Mustafa Yalçın, her zamanki alışkanlıkla sabah namazı vakti kalkar, abdestini alır ve İmaret Camisi’nin yolunu tutar. Namaz çıkışı, cami karşısında bulunan dükkanını açmak için kapıya gelir. Orada bir fenalık geçirir ve olduğu yere yığılır. Orada bulunanlar, doktora götürürler ve doktor Afyon’a sevk eder. Hafif bir felç geçirmiştir. Hanımı, çocuklarına: “Oğlum, böyle hastaları türbeye yatırırlar, orada iyi olur.” der. Abdülkadir Ceylani Türbesi’ne akşam ile yatsı arasında yatırırlar.
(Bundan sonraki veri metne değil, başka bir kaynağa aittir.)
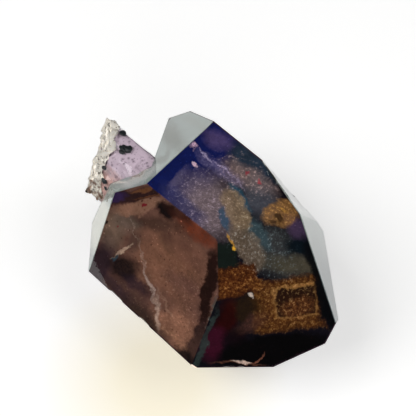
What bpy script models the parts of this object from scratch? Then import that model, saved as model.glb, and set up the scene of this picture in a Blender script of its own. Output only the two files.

Biraz iyi olur fakat gene hastadır. Oradan doğru Afyon’a götürürler, orada iyi olur. Aradan altı yıl geçer. 24 Temmuz 1994 Pazar günü sabah namazı için kalkar, doğru İmaret Camisi’ne gider. Namaz çıkışı dükkanının kapısının önüne gelir ve cebinden çıkardığı anahtarı “Bismillah” diyerek sokar ve oraya yığılır kalır. Oğlu Hakkı, hastaneye götürmek için arabasına bindirir. Evden hanımını da alırlar. Yolda giderken, seksen sekiz yaşında iken ruhunu teslim eder.